I welcome my hon. Friend's comments. Many people who argue against the aircraft—and this is certainly true of the Germans—appear to assume that, now that the cold war is over, combat aircraft development has come to a halt and we can all continue to use the aircraft that we have until they wear out or fall apart. However, there will be a continuing requirement for serious ranking world powers—such as the United Kingdom and other Community countries—to maintain effective equipment within their air forces. Many schools believe that it is not operationally practical to go to the extent of aircraft such as the ATAs—advanced tactical aircraft—that are being developed in America which cost between $70 million and $100 million each. We will have a more versatile, more manoeuvrable and more responsive aircraft, probably with increased range, performance and climbing rates. As my hon. Friend is aware, the Rafale is another example of that. We believe that it is inferior in all those respects to the EFA. There will be such a requirement for an aircraft which will be combat capable in the first 10 or 25 years of the next century.

Mr. Michael Colvin (Romsey and Waterside)

The House will welcome my right hon. Friend's statement which demonstrates the Government's commitment to a defence project that is essential in this day and age, despite a peace dividend, for our defence capability and also for our defence industrial capability. Will my right hon. Friend confirm that the development stage of the project is still likely to be in the order of £2.5 billion? Will he also tell us when he expects to make a statement on the production phase of the project, which had been expected by the end of this year?

Mr. Clark

I can confirm my hon. Friend's figures. We still expect that the first aircraft will fly at Farnborough. Depending on what happens then and in the months immediately afterwards, I see no reason to deviate from the original forecasts for a statement on production.

Mr. Rogers

May I express my surprise at the way in which the Minister responded to what he acknowledged at the beginning of his statement as constructive support from the Opposition? As the right hon. Member for Tweeddale, Ettrick and Lauderdale (Sir D. Steel) said, the peddling of untruths by the Conservative party simply for electoral purposes is easily seen through. In every statement, we have always offered our support for the project. We have continually given unequivocal support for it. The Minister knows that, and he is telling untruths if he is suggesting otherwise. Normally, he behaves like a clown, but normally he does so without malice. That is why I was amazed at his response today. He obviously feels under great pressure because of his small majority. [Interruption.] It is small.

The reservations in Germany come from all political parties.
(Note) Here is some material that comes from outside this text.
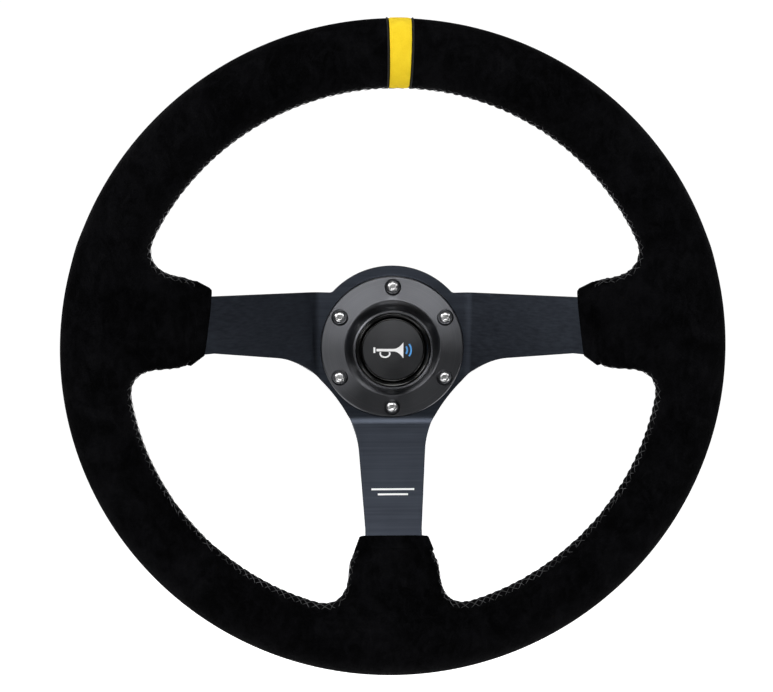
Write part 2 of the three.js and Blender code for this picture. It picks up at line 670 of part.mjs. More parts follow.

If he reads the statements of Mr. Hauser, who is a member of the CSU, which is part of the CDU coalition, he will find that such reservations occur across the spectrum.

We do not accept criticism from the Minister. He has been responsible for the loss of 150,000 jobs in the defence industry in the past few years. The cuts that have taken place under "Options for Change" have been Treasury-driven. They were not decided by any grand defensive strategy on behalf of the Government. The Government have lurched from crisis to crisis. They have the cheek to criticise the Labour party's defence policy. Our record on defence since the war is a darned sight better than the Conservative Government's was when they consorted with the Nazis in the 1930s.

Mr. Clark

I am sorry to have wounded the hon. Gentleman. There was nothing personal about it.

Mr. Dalyell

On a point of order, Mr. Speaker. Is there anything in "Erskine May" that allows you to protect Back-Bench Members and others against flippant answers by Ministers? What have we been asked to do? We have been, in effect, asked to go to Herman Von Richthofen, the German ambassador, and ask him, as I shall do, a perfectly legitimate question—what are the objections to the project of a major industrial power in Europe? All we are told is to go there and see it. The Government are doing the negotiating. I do not think that that is good enough.

Mr. Speaker

I do not think that anything in "Erskine May" would enable me to adjudicate on answers to questions, but I understand the reason why the hon. Gentleman has raised that point of order.

Mr. Mans

On a point of order, Mr. Speaker. I raise with you a very important point of order. We have just heard a statement on the most important military project that we have outstanding. The aircraft is built in Lancashire, close to my constituency. I note that not a single Labour Member from Lancashire is here today. Could we therefore, at the earliest opportunity, have not only a statement but a debate on the subject so that the hon. Member for Preston (Mrs. Wise), in particular, and other Labour Members can give their views on this subject, as the hon. Lady has clearly opposed it in the past?

Mr. Speaker

That is not a point of order for me. The hon. Member should raise that point with the Leader of the House on Thursday, if he catches my eye.